- **WHAT THE EXERCISE ASKS**:
Word for word, restate every line of the material.

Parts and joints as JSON
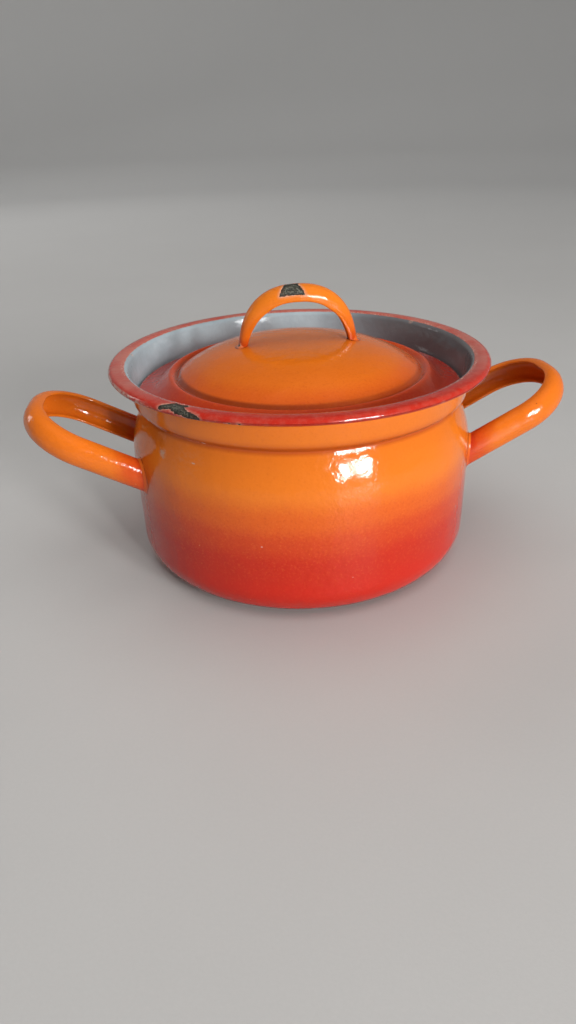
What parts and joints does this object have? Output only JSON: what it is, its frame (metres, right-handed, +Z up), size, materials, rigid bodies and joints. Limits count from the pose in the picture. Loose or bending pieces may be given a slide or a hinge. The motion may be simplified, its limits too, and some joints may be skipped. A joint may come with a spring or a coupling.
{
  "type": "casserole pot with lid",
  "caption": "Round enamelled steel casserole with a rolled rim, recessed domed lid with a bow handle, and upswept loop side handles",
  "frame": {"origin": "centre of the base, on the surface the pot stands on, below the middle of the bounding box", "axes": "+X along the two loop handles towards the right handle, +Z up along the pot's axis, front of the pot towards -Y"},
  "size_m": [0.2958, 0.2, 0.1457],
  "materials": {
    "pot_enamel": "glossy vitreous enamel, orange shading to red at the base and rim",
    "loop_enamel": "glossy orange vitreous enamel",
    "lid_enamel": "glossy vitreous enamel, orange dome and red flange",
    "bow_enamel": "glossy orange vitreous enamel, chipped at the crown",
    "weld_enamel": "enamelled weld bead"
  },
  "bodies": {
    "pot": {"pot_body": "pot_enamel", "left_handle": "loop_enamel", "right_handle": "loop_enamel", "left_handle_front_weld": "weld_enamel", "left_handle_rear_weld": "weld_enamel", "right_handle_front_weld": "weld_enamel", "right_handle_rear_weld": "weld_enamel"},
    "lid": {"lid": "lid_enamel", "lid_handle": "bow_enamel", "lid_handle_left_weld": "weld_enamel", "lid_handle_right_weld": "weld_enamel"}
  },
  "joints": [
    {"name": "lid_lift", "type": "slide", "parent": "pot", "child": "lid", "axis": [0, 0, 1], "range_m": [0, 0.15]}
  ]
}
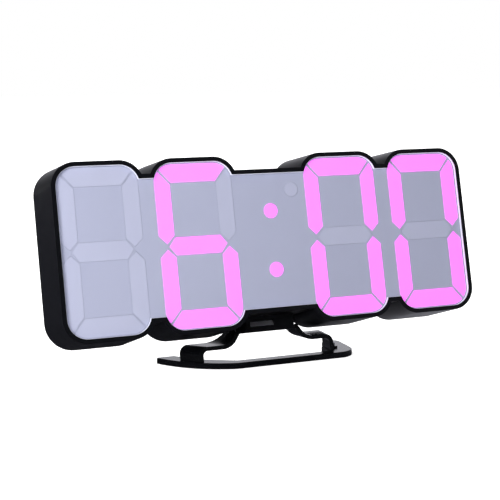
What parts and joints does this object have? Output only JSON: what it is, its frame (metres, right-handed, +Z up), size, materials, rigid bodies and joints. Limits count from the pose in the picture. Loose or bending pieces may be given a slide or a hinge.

- **TASK RESULT**:
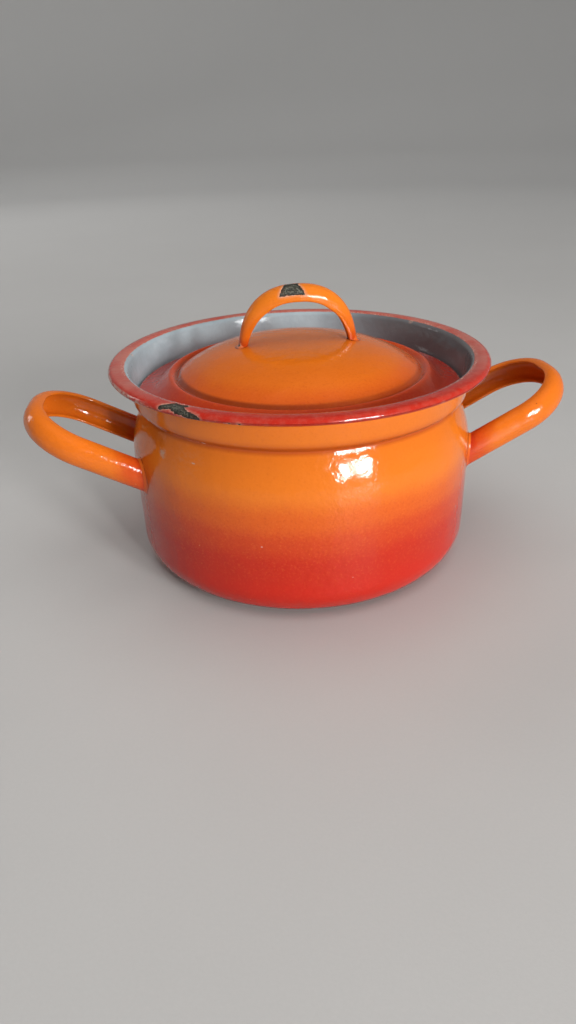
What parts and joints does this object have? Output only JSON: what it is, its frame (metres, right-handed, +Z up), size, materials, rigid bodies and joints. Limits count from the pose in the picture. Loose or bending pieces may be given a slide or a hinge. The motion may be simplified, its limits too, and some joints may be skipped. A joint may come with a spring or a coupling.
{
  "type": "casserole pot with lid",
  "caption": "Round enamelled steel casserole with a rolled rim, recessed domed lid with a bow handle, and upswept loop side handles",
  "frame": {"origin": "centre of the base, on the surface the pot stands on, below the middle of the bounding box", "axes": "+X along the two loop handles towards the right handle, +Z up along the pot's axis, front of the pot towards -Y"},
  "size_m": [0.2958, 0.2, 0.1457],
  "materials": {
    "pot_enamel": "glossy vitreous enamel, orange shading to red at the base and rim",
    "loop_enamel": "glossy orange vitreous enamel",
    "lid_enamel": "glossy vitreous enamel, orange dome and red flange",
    "bow_enamel": "glossy orange vitreous enamel, chipped at the crown",
    "weld_enamel": "enamelled weld bead"
  },
  "bodies": {
    "pot": {"pot_body": "pot_enamel", "left_handle": "loop_enamel", "right_handle": "loop_enamel", "left_handle_front_weld": "weld_enamel", "left_handle_rear_weld": "weld_enamel", "right_handle_front_weld": "weld_enamel", "right_handle_rear_weld": "weld_enamel"},
    "lid": {"lid": "lid_enamel", "lid_handle": "bow_enamel", "lid_handle_left_weld": "weld_enamel", "lid_handle_right_weld": "weld_enamel"}
  },
  "joints": [
    {"name": "lid_lift", "type": "slide", "parent": "pot", "child": "lid", "axis": [0, 0, 1], "range_m": [0, 0.15]}
  ]
}
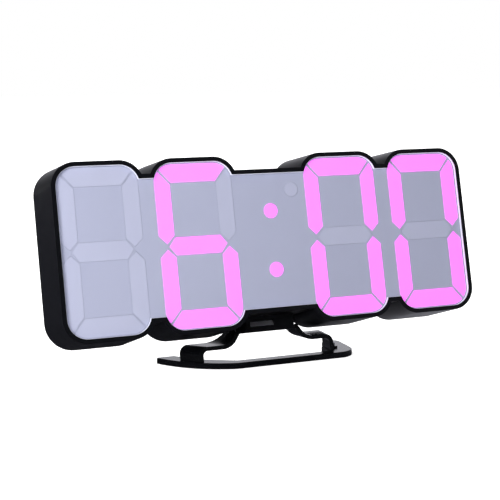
What parts and joints does this object have? Output only JSON: what it is, its frame (metres, right-handed, +Z up), size, materials, rigid bodies and joints. Limits count from the pose in the picture. Loose or bending pieces may be given a slide or a hinge.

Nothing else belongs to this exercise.